Randy Barnett’s discourse on who is governed by the Constitution
The Constitution is not the document that you suspect it to be. This is not the law that governs us. We the citizens don’t consent or agree to being governed by this law. This was one of Spooner’s points he made in his book “no treason” we are never asked to consent to be governed by the Constitution of the United States. The Constitution really is a document containing the law that governs those who govern us.
We know that because unlike us who were not asked to consent to be governed by the Constitution each and every person who governs, pursuant to the powers created by this document, takes a personal oath to follow this Constitution.
Article 6 of section 3 of the Constitution reads
“The Senators and Representatives before mentioned, and the Members of the several State Legislatures, and all executive and judicial Officers, both of the United States and of the several States, shall be bound by Oath or Affirmation, to support this Constitution.”
It does not say “the Constitution” rather it says “this Constitution” this is a very important difference with a distinction in that all government officials are bound to obey the text of “the Constitution” and are not bound to obey the interpretation of the text which exists as a separate entity.
The people who are to be bound by this law can no more change the meaning of the law that governs them without going through the appropriate change process which is defined in this Constitution by article five than we can change the laws that are imposed upon us without going through the legislative change process.
If we violate a speed limit we are bound to that speed limit even if it’s an unreasonably low speed limit. We’re not allowed to adopt a “living speed limit” or a “speed limit of the moment” speed limit without going through the legislative change process.
The same thing that’s true for us and the laws that are used to bind us is true for the laws that are used to bind those that govern us. This leads us to consider the following proposition, “the meaning of the text of the Constitution should remain the same until it’s properly changed by amendment.”
I would like to restate this because this is the very definition of originalism. “The meaning of the text of the Constitution should remain the same until it’s properly changed by amendment.”
Randy Barnett’s discourse on our moral duty to obey the law
The question we are addressing tonight “what makes a law a law,” can be seen as simply “what is accepted.” This however doesn’t mean that the law is based upon “what is just” or “what is right.” Yes we can tell what the law is but the real question is, “is the law that’s imposed upon us binding in conscience on us.” The question is not whether some specific statute is “the law” but rather whether we have any moral duty to obey that statute. The issue of whether or not there is a moral duty to obey a statute imposed upon the people by their government is really the question.
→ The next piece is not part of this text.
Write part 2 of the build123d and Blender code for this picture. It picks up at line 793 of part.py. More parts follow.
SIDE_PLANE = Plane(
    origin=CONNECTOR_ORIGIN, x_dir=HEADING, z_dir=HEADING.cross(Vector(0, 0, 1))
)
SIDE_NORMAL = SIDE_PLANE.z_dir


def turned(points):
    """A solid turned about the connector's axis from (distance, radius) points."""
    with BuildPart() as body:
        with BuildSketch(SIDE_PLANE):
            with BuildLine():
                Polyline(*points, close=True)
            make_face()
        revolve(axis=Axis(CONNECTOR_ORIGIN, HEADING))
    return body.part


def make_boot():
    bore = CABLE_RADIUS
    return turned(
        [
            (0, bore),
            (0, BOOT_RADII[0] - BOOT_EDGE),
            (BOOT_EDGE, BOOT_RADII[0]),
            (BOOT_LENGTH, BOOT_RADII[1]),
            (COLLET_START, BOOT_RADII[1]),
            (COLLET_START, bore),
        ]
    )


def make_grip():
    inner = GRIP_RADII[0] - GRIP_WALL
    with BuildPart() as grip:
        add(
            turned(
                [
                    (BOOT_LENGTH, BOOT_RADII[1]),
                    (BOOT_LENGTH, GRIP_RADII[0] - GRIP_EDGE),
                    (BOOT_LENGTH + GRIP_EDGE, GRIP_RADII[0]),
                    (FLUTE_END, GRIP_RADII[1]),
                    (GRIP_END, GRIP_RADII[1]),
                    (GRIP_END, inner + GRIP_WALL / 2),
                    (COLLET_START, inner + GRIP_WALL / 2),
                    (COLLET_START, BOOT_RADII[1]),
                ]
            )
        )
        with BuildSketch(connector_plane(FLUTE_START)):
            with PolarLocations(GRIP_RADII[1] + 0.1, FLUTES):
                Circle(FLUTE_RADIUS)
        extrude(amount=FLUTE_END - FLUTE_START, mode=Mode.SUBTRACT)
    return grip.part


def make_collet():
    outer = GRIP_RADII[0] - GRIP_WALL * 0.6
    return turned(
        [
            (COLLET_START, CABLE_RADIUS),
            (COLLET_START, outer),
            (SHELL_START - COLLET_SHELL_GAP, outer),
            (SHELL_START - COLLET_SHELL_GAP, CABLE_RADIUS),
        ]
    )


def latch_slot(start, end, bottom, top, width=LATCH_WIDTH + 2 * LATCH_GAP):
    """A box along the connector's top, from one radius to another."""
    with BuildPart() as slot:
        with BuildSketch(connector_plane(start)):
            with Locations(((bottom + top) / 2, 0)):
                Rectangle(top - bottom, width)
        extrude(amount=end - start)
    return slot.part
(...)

The answer that I give in my work is that we have a moral duty to obey the law given the following limitations:
1. If there is good reason to believe that the intention behind why the statute was enacted was related to the protection of people’s rights.
2. If there is good reason to believe that a statute doesn’t violate our rights.
3. If there is good reason to believe that a statute is necessary for the protection of the rights of others.
If we believe that a law was enacted for the above reasons then those reasons give us the ground to follow the law. It follows that the above listed reasons provided a necessary duty to follow the law. Our motive in following the law is to respect the rights that our fellow citizens have. We have a duty to respect the rights of others. This duty comes indirectly through the law if the law is necessary and proper for protecting the rights of others.
But it is important to know if we have a legal system of the kind that can produce laws of that sort. I think that the Constitution if followed could be that legal system. Unfortunately, the Constitution as it was written is not followed. Because it is not followed I’m not sure that the laws which emerge from our current legal system carry with it a duty of obedience.
This idea is the political philosophy of the United States of America. It is the American political philosophy that was enunciated in our founding document. Our founding document was not the Constitution of the United States, nor was it the Articles of Confederation. Our founding document was the Declaration of Independence which created us as a separate polity. The Declaration says,
“We hold these truths to be self-evident, that all men are created equal, that they are endowed by their Creator with certain unalienable Rights, that among these are (the individuals rights to) Life, Liberty and the pursuit of Happiness. — That to secure these rights, Governments are instituted among Men, deriving their just powers from the consent of the governed.”
The American theory of legitimate government is:
“To secure these rights governments are instituted among men deriving their just powers from the consent of the governed.”
The reason why governments are given power is to secure the rights of the governed. The question we have to ask ourselves is, “is the Constitution a structure that can secure these rights if followed?”
If your answer to that is “if followed the Constitution is not a good enough structure to secure the rights of the governed,” then you would say the laws that are imposed upon us are not morally binding. But, if you think that if followed the Constitution is a structure that could produce laws that are necessary to secure the rights of each and every one of us, then you would have to say that this is a document that’s worth following.
The question I would ask is, “are we following the Constitution now?” The answer is we are not.